begin

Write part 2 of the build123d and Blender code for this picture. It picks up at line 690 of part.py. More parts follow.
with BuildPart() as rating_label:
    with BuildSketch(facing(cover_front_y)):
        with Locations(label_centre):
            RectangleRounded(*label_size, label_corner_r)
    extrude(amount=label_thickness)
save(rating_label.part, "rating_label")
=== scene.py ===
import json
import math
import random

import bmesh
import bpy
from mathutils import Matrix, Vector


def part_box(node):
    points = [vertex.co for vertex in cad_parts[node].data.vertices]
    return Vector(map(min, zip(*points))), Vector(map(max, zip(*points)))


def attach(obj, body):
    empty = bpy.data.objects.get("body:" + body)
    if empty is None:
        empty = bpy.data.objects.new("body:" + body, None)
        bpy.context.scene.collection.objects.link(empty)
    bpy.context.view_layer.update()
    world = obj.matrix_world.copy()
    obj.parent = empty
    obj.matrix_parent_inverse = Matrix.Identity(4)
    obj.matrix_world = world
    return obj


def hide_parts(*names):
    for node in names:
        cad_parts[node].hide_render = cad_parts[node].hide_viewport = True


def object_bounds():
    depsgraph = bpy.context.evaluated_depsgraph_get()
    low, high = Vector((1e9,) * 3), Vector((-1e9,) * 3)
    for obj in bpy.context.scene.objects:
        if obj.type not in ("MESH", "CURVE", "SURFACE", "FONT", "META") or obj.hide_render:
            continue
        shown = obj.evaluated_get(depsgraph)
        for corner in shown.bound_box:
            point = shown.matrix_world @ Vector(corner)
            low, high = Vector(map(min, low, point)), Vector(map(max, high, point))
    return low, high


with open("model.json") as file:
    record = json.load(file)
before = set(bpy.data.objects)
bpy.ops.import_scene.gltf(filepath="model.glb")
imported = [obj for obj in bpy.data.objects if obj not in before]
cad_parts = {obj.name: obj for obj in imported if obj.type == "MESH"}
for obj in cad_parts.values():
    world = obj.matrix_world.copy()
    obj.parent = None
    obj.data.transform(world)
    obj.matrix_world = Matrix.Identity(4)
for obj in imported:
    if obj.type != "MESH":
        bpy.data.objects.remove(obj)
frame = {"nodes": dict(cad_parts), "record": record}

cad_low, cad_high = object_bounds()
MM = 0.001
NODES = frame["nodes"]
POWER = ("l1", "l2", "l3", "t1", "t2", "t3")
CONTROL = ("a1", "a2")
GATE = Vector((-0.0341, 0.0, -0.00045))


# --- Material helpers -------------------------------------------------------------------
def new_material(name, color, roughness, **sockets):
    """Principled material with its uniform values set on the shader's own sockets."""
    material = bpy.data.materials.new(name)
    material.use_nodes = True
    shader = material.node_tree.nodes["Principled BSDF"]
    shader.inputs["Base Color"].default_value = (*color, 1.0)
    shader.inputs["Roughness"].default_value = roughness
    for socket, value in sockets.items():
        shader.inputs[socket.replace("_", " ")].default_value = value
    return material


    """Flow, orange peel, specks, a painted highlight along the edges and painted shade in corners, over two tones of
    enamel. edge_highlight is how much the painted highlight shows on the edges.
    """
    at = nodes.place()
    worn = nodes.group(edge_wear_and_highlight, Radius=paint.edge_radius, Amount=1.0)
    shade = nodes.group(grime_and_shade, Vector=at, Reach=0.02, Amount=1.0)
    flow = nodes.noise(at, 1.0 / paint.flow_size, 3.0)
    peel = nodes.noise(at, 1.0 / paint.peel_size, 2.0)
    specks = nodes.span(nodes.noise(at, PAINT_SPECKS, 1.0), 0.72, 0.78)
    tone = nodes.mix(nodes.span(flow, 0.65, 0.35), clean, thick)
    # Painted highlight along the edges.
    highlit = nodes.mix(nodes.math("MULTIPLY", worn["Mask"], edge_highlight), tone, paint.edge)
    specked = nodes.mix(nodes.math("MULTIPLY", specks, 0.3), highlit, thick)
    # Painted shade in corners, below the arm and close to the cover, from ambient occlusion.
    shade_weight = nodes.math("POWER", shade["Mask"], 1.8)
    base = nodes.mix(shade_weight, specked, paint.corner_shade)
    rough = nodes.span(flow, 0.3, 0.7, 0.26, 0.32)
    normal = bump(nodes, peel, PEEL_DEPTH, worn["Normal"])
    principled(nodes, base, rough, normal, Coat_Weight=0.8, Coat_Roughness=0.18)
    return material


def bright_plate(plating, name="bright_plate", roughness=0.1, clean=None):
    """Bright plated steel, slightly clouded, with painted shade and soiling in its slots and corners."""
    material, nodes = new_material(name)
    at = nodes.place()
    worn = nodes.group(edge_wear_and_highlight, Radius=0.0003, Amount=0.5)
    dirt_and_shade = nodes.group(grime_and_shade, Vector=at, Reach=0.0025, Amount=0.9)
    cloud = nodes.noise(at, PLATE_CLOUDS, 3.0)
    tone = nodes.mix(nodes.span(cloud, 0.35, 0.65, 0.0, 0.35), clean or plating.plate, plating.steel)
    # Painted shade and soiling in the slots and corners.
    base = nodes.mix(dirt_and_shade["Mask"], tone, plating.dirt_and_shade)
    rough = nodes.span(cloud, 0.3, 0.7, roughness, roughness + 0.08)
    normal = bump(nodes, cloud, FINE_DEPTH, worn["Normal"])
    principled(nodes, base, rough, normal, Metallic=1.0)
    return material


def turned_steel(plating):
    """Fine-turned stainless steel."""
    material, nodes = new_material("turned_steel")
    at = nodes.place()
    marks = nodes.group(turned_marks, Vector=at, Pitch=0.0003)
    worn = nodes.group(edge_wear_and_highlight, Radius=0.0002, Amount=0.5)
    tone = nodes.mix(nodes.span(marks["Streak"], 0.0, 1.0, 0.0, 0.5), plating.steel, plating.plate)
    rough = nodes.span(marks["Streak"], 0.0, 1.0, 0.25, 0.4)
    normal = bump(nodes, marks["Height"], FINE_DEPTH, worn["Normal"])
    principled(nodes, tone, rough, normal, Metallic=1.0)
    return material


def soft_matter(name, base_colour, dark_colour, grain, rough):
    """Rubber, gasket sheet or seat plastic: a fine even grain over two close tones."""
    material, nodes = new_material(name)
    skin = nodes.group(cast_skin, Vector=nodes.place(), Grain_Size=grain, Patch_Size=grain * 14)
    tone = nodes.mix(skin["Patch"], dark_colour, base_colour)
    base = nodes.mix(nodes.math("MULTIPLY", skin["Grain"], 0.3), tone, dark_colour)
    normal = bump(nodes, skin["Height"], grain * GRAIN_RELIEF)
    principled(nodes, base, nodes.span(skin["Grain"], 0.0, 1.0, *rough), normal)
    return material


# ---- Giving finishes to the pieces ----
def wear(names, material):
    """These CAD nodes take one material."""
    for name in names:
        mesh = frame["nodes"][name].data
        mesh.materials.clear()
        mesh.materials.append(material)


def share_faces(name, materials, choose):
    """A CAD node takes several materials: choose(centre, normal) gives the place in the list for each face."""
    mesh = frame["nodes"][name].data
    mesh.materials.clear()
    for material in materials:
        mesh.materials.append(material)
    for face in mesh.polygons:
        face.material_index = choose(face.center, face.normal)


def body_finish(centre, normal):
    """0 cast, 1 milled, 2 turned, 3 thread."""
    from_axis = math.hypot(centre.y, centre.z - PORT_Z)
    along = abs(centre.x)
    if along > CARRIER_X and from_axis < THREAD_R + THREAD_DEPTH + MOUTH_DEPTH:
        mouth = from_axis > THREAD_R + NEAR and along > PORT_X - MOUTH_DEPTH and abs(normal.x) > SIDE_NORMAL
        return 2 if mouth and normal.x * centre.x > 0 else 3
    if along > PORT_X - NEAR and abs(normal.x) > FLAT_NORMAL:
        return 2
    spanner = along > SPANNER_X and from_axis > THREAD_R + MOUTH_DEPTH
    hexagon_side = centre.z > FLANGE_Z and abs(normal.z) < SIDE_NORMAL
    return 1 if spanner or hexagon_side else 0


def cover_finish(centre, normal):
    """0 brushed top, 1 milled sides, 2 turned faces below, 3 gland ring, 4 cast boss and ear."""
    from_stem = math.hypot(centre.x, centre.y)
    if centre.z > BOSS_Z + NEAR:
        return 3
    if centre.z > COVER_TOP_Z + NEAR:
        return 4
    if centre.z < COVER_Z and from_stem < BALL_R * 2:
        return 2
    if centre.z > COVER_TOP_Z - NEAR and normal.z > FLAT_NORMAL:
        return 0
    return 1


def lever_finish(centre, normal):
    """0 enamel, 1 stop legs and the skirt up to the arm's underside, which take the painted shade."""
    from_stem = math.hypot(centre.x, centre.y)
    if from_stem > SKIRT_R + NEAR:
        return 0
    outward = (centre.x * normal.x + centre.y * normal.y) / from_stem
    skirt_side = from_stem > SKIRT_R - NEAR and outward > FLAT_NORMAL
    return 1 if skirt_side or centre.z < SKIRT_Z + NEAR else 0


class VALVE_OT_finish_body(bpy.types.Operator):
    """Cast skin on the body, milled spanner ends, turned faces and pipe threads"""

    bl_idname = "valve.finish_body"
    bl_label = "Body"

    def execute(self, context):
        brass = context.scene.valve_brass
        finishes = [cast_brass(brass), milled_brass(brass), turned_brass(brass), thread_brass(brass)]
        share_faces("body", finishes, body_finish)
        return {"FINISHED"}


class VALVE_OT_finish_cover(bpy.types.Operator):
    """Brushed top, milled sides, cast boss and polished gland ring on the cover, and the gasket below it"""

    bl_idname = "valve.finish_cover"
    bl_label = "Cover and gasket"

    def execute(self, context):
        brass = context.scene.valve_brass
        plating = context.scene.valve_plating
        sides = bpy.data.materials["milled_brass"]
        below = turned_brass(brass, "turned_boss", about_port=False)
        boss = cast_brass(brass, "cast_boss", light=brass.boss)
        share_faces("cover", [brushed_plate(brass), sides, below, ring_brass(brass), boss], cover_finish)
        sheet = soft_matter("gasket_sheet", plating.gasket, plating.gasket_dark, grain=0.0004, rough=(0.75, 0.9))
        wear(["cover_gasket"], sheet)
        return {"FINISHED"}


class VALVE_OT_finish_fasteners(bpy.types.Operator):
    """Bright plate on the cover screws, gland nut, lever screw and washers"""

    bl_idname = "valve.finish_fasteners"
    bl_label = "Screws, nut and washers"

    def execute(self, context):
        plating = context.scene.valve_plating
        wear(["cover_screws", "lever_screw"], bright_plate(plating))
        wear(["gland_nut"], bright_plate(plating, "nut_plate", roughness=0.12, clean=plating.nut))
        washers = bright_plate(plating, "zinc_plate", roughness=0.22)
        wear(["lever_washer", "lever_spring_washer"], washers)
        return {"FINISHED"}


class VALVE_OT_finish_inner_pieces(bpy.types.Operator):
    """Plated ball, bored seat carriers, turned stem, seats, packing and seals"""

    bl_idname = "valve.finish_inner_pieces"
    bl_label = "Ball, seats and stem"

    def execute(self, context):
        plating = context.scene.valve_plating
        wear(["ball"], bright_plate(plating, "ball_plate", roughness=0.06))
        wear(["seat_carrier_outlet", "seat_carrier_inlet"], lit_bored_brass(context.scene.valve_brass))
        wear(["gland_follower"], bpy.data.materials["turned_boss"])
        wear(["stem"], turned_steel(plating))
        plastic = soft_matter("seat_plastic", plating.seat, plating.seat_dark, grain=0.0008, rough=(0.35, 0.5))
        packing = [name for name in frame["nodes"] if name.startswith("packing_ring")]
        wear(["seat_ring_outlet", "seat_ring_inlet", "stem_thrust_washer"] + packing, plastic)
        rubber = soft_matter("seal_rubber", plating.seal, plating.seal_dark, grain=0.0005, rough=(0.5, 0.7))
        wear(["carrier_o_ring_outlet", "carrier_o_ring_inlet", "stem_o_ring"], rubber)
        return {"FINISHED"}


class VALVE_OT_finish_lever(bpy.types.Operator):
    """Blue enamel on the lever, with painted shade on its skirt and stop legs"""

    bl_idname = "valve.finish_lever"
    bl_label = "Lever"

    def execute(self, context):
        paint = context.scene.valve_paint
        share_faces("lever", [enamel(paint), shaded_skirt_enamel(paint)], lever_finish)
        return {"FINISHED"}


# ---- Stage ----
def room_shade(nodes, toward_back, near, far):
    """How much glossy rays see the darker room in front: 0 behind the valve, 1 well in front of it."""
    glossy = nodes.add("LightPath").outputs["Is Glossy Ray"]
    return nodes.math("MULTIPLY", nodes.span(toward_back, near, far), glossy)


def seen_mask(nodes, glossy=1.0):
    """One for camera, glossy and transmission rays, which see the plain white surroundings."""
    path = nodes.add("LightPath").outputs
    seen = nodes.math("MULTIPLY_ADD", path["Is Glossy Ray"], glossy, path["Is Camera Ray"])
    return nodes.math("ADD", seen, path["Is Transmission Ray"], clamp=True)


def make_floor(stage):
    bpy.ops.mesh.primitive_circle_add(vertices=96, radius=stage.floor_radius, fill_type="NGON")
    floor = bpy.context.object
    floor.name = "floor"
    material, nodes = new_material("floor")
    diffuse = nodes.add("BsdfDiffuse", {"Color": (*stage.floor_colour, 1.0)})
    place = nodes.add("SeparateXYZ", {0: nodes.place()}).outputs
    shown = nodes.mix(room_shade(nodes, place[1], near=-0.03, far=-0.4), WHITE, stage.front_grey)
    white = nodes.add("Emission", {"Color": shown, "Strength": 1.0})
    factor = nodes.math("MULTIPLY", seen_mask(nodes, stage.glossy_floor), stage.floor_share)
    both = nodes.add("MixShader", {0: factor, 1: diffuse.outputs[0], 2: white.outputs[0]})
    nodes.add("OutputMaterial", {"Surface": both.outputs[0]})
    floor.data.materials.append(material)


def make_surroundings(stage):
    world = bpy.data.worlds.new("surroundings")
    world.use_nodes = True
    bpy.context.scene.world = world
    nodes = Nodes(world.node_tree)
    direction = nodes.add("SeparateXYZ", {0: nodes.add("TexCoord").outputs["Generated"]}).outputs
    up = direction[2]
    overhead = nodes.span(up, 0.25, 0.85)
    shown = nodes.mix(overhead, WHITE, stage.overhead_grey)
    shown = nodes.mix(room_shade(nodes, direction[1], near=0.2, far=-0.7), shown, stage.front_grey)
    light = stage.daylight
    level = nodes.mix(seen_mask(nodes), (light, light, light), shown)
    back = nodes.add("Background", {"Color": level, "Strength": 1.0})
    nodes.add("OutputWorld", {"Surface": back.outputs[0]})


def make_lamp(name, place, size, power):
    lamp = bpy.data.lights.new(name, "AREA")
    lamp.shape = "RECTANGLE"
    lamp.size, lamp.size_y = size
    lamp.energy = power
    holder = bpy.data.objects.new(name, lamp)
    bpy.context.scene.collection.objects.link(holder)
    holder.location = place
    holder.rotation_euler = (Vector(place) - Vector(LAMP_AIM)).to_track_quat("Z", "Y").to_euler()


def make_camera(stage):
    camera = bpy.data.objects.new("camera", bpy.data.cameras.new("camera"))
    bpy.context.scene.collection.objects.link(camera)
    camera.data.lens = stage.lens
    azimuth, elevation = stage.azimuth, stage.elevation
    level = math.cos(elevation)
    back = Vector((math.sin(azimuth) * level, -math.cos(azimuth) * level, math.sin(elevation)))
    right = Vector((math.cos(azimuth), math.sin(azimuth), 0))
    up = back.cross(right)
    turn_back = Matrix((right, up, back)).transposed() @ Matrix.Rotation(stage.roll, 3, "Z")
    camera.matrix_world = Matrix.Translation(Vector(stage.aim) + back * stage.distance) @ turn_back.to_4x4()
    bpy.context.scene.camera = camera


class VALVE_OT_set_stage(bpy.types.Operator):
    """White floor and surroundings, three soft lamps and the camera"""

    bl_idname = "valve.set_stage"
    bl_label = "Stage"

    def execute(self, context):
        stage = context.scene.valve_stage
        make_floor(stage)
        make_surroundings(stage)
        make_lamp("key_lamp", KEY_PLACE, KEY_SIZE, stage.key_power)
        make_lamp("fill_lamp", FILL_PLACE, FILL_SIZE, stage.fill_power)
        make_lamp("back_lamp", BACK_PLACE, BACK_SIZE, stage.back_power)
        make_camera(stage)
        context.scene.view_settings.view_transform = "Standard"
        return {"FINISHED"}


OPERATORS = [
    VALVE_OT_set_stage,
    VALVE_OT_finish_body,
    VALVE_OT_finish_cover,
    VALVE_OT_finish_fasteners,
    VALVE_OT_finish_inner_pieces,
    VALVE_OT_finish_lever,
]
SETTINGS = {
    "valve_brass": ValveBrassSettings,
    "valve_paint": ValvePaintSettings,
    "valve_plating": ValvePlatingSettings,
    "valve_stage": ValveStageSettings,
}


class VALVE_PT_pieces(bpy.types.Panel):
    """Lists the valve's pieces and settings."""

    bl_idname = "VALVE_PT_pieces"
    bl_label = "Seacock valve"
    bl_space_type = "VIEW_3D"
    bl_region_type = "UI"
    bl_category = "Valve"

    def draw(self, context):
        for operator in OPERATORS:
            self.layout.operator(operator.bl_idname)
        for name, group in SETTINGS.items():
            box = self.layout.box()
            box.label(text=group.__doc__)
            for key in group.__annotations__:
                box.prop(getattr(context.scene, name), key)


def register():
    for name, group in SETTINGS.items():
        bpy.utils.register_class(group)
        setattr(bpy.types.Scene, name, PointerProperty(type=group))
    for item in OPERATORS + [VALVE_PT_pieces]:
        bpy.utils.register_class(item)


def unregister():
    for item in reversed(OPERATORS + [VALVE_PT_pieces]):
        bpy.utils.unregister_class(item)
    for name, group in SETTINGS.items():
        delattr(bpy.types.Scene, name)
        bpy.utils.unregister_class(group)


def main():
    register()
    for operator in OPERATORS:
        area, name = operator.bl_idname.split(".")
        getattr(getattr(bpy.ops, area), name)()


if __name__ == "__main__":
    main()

end

### Required work
Give back exactly the lines running from the line that contains "point = shown.matrix_world" through the line that contains "before = set(bpy.data.objects)", and nothing outside them.

### Written solution
            point = shown.matrix_world @ Vector(corner)
            low, high = Vector(map(min, low, point)), Vector(map(max, high, point))
    return low, high


with open("model.json") as file:
    record = json.load(file)
before = set(bpy.data.objects)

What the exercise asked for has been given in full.